Friday, 14 September 2012

14.9.12
Point England School was amazing.
Room 13, a Year 5 class, all had their own netbook. They started on the mat with the teacher revising recount writing. the children had a choice of three topics - the rugby day that some of them had had on the previous Friday, the netball prizegiving some of them had gone to in the weekend or a speaker who had come to school. @ groups were sent to talk about their writing, then write. The other group remained with the teacher and the teacher went over features of good paragraph writing. After 20 minutes, they were all writing recounts. They were able to write straight onto a page in Drive, edit and proofread it, then post it with a picture onto their blog. Most of them got started straight away, but a couple were not able to connect immediately, so they created a document in Office Word which they would upload, or copy and paste to their Drive at a later time. When they had completed their writing, they moved to the class computers which were Apple (better movie maker programme) to work on their movies. One girl had set up a digital video camera and the children were coming to her so that she could record their statements about their learning.
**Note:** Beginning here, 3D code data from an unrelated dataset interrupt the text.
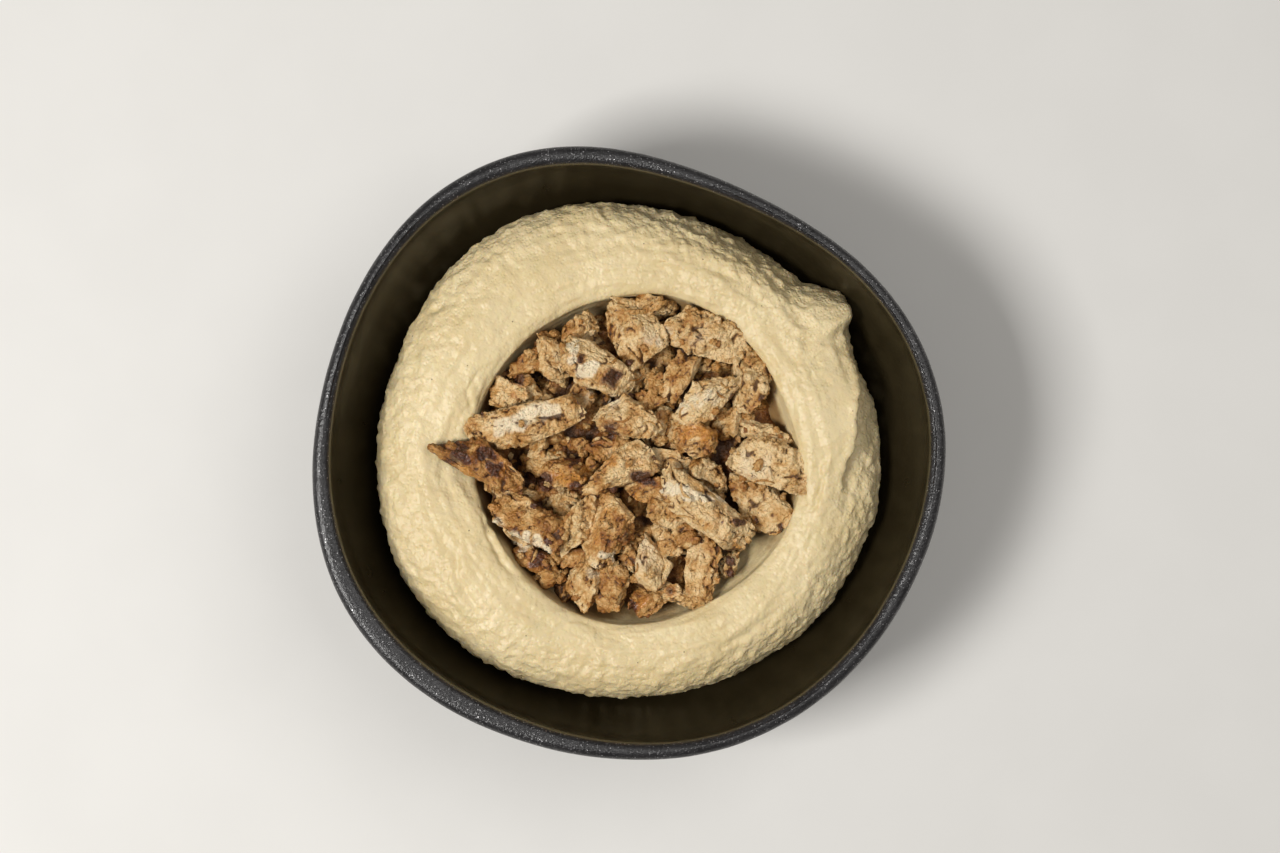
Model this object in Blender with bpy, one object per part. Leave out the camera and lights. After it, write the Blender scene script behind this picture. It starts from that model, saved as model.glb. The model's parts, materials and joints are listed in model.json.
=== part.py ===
"""A deep stoneware bowl of hummus. The hummus is turned into a thick ring with a crater,
and the crater is heaped with chopped, browned chicken.

Metres, +Z up. The origin is under the middle of the bowl, on the surface it stands on.
"""

import math
import random
from collections import namedtuple

import bmesh
import bpy
from mathutils import Euler, Vector

MM = 0.001
GAP = 0.4  # clearance in mm between neighbouring pieces

# The bowl, in mm. Its rim is a soft, hand-formed triangle: a mean radius with three swells.
BOWL_HEIGHT = 62.0
RIM_RADIUS = 94.0
RIM_SWELLS = ((2, 2.3, -20.0), (3, 1.8, -5.0), (4, 1.7, 24.0))  # lobes, swell, direction
RIM_SHIFT = (-1.75, -1.05)  # puts the middle of the rim's box over the origin
RIM_WIDTH = 5.2
RIM_ROLL = 2.6  # how far the rim's rounded top reaches down its sides
FOOT_RADIUS = 50.0
FOOT_HEIGHT = 3.5
FOOT_RECESS_RADIUS = 42.0
FOOT_RECESS = 1.6
BELLY_START = 55.0
WELL_RADIUS = 48.0
WELL_FLOOR = 9.5
TURN_STEPS = 48
WALL_STEPS = 7  # points on each quarter-turn side of the bowl

# The hummus, in mm.
RING_OUTER = 77.4
RING_OUTER_HEIGHT = 33.0
RING_CREST = 60.5
RING_CREST_HEIGHT = 46.5
CRATER_LIP = 50.6
CRATER_LIP_HEIGHT = 43.6
CRATER_FOOT = 41.0
CRATER_FLOOR = 23.0
CRATER_CENTRE = (2.3, -2.0)
CONTACT_STEPS = 2  # how many of the wall's points the hummus lies on
FOLD_START, FOLD_END = -16.0, 36.0  # degrees: where the last turn of the spoon ends
FOLD_DROP = 4.0

# The chopped chicken under the visible pieces, in mm.
BED_RADIUS = 44.0
BED_CLEARANCE = 1.2  # to the crater's wall
BED_EDGE_HEIGHT = 33.0
BED_TOP = 38.0

CHUNK_GROWTH = 1.4  # every lump starts this much larger, and its neighbours trim it
WALL_MARGIN = 1.5  # mm between the crater's wall and the pieces trimmed to it
SMALLEST_EDGE = 1.3  # mm: shorter edges of a trimmed lump are merged away
CHUNK_CREASE = 0.29  # how much of an edge the rounding leaves

Chunk = namedtuple("Chunk", "kind x y z length width thickness yaw tilt")

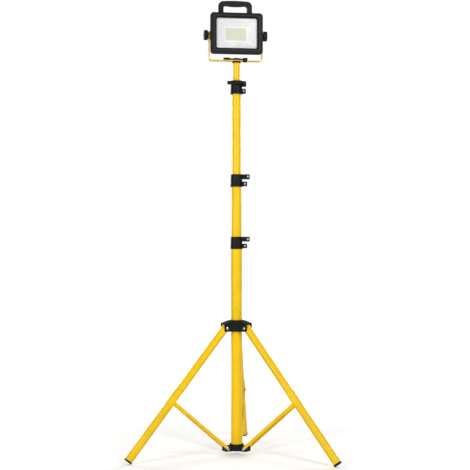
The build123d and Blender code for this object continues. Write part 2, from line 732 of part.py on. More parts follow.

During their writing, the teacher showed me their blogs and showed me how to set them up. Blogs don't belong to the student; they belong to the teacher. blog owners need to be 13 years old or older. The blog is known by the students' name, and students become the authors of the blog. The class also can have a blog to record what the class has been working on.
Since then, R5 and R4 students have been set up blogs and are beginning to post writing on them and a Room 4 class blog has been started..
The teacher sets the students' learning intentions, success criteria and tasks using Google Sites. In Google Sites, each subject is contained in labelled folders. The classroom timetable is shown there, the timetable for groups in each subject is included and the weekly planning in each subject. It does not need to be printed and is available at home and at school because it is all stored in the clouds.
In talking to one of the teachers about Chrome Books versus Netbooks, in my opinion, it is better to have Netbooks because on Netbooks one also has access to Office, in case the internet connection is slow or down. Chrome Books are purely Browsers, which means that Office cannot be loaded onto it.
In the late morning, I spent time in a Year 7/8 Maths class. The teacher taught groups while the rest of the class worked independently on the day's set tasks. Some were working on the Internet programme, Reading Eggs, where children sit a placement test, then work at the level which has been set for them, on Comprehension and Vocab activities, some worked on Maths Basic Facts in xtramaths.com where the children's progress is instantly recorded and available for teachers to see, and some worked on a very good Maths programme, Maths Whizz. The teacher showed me how he could monitor their progress as all their data is collated instantly and progress is recorded automatically. This programme runs alongside the teacher's maths programme. Maths Whizz and Reading Eggs cost the students; Xtra Maths is free.
Since then, I have signed up for a month's trial with reading Eggs. Our system is too slow for it at this stage. One open slows down all the others. Two open makes the system even slower, etc. Xtra Maths does not slow the system and the children in R4 are using it daily to speed up their Basic Facts.
Later, in the afternoon, we spoke to Dorothy, Manaikalani's Learning Facilitator, who is based at Point England school. She talked to us about making our own Home Page and cleared up a few of our questions, including how to use Google Forms. Her advice was to get a site manager to set up a page for us - either Spike at School, or a Cambridge Company at a charge of $500 per year. She thought $500 was expensive.
We came back with our heads full of new learning and introduced the rest of the teachers to setting up class blogs on Tuesday afternoon, and setting up Comprehension or Maths worksheets.
The students at Point England School begin to use ICT in their learning from Year 1. In Year 1 and 2, they learn to use Paint, a drawing tool, and they learn to save their work. Interesting that they learn to save, in that on Google Drive, work is automatically saved. it is something that the user does not have to worry about.